"The vibrancy of the frontier flows through, refusing, like the prairie wind, to be contained . . . Cowboys, outlaws, celebrated chieftains, mere murderers, disappearing buffalo, whisky peddlers, the first Black and Chinese Albertans, missionaries, cattle barons and brave police men move in a continuous cavalcade in the magic–lantern show of our imagination in these pages." —from the foreword by Sid Marty.
Journalist Leroy Victor Kelly's The Range Men chronicles the early days of ranching in southwestern Alberta, from the arrival of the first large herds in 1876 through to 1913, when the book was first published. Kelly gathered material from the records of the North West Mounted Police, William Pearce's government reports, the Calgary Herald the Macleod Gazette and other publications, and collected anecdotes from old-time stockmen such as George Lane and John Ware.

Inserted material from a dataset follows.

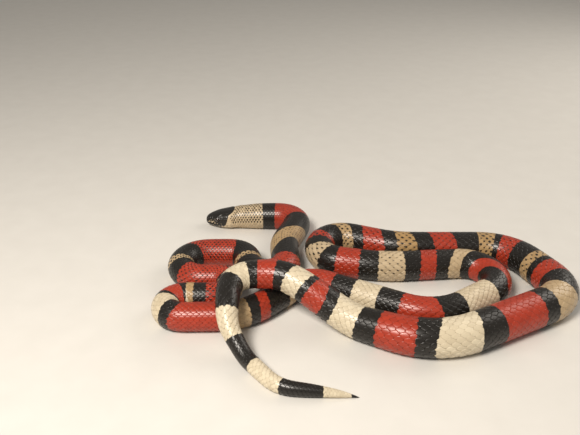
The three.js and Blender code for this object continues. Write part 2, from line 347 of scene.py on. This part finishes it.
# Pale flecks on the dark lips and cheeks: how far back from the snout, how high, and half their length
FLECKS = [
    (2.3, 4.8, 0.3), (3.3, 5.5, 0.5), (4.5, 6.6, 0.36), (5.2, 5.3, 0.68), (6.4, 6.1, 0.42), (7.1, 7.9, 0.3),
    (7.4, 5, 0.5), (9.3, 4.9, 0.36), (12.2, 5.2, 0.3), (6.3, 3.2, 0.3), (10.6, 2.9, 0.55), (13, 3, 0.75),
]


def plate(*middles, kind="dark"):
    return kind, middles


def lip_plate(back, height):
    return plate((back, AT_SIDE, height), kind="lip")


def chin_plate(*middles):
    return plate(*middles, kind="chin")


# Head plates, each by the middles of its parts: back from the snout, out from the middle, and up. Those
# off the middle are there on both sides, and the lips' lie further out than the head is wide.
AT_SIDE = 9
PLATES = [
    plate((0.1, 0, 5.8)),
    plate((2.1, 1.0, 8.5)),
    plate((4.6, 1.7, 10.0)),
    plate((7.8, 0, 11.2), (10.2, 0, 11.9)),
    plate((7.9, 4.2, 10.4), (10.2, 4.8, 11.2)),
    plate((13.4, 2.4, 12.8), (15.6, 3.1, 13.2), (17.4, 2.3, 13.7)),
    plate((1.1, 3.0, 6.3)),
    plate((2.9, 4.1, 6.9)),
    plate((4.9, 5.0, 7.3)),
    plate((6.8, 5.8, 8.4)),
    plate((12.0, 7.0, 9.8)),
    plate((12.0, 7.6, 8.0)),
    plate((14.4, 7.1, 10.4), (15.2, 7.4, 10.3)),
    plate((14.6, 8.1, 8.2), (15.4, 8.1, 8.2)),
    plate((17.9, 7.0, 11.3)),
    plate((18.2, 8.2, 9.3)),
    lip_plate(1.5, 5.1), lip_plate(3.5, 5.1), lip_plate(5.7, 5.4), lip_plate(8.0, 5.5),
    lip_plate(10.4, 5.5), lip_plate(13.1, 5.4), lip_plate(16.0, 5.5), lip_plate(18.8, 6.4),
    chin_plate((0.3, 0, 3.0)),
    lip_plate(1.4, 2.7), lip_plate(3.2, 2.5), lip_plate(5.2, 2.6), lip_plate(7.4, 2.7),
    lip_plate(9.9, 2.7), lip_plate(12.6, 2.6), lip_plate(15.4, 2.7), lip_plate(18.4, 3.4),
    lip_plate(20.3, 1.8), lip_plate(20.6, 3.7), lip_plate(20.9, 5.6), lip_plate(20.6, 7.6),
    chin_plate((3.8, 1.5, 0.9), (4.6, 1.5, 0.9)),
    chin_plate((6.9, 1.7, 0.4), (8.2, 1.8, 0.3)),
    chin_plate((10.6, 0.8, 0)), chin_plate((10.4, 2.9, 0)),
    chin_plate((12.6, 1.9, 0)), chin_plate((12.8, 4.2, 0)),
    chin_plate((14.8, 0.9, 0)), chin_plate((15, 3.0, 0)), chin_plate((15.2, 5.2, 0)),
    chin_plate((17.2, 2.0, 0)), chin_plate((17.3, 4.2, 0)), chin_plate((17.6, 6.2, 0)),
    chin_plate((19.4, 0.9, 0)), chin_plate((19.4, 3.0, 0)), chin_plate((19.6, 5.2, 0)),
    chin_plate((21.6, 2.0, 0)), chin_plate((21.8, 4.2, 0)), chin_plate((22, 6.2, 0)),
]
INSIDE_HEAD = 0.97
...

A window into the period after the buffalo but before extensive settlement, The Range Men paints a vivid, engrossing and sometimes unflattering picture of colonial life and attitudes. The struggling ranchers of the vanguard were learning everything as they went, from how to breed stock to how to get their herds through the winter.
The ranchers of the first few years in Alberta showed certain defects of judgment and inexperience—the overcrowding of choice ranges, the promiscuous mixing of different breeds of stock, the careless dependence on the chinook winds to bring the cattle safely through the winter months.
Kelly's unvarnished account of the relentless march of "progress," as settlements were built and big ranches like the Cochrane, the Medicine Hat and the Bar U were born, notes the impact of farming on the wild prairie ecology and documents treaty betrayals and efforts to reduce and "subdue" First Nations through smallpox and rum. More than a story of cattle trades and the hard beginnings of the Alberta cowboy, The Range Men is an authentic and important slice of history.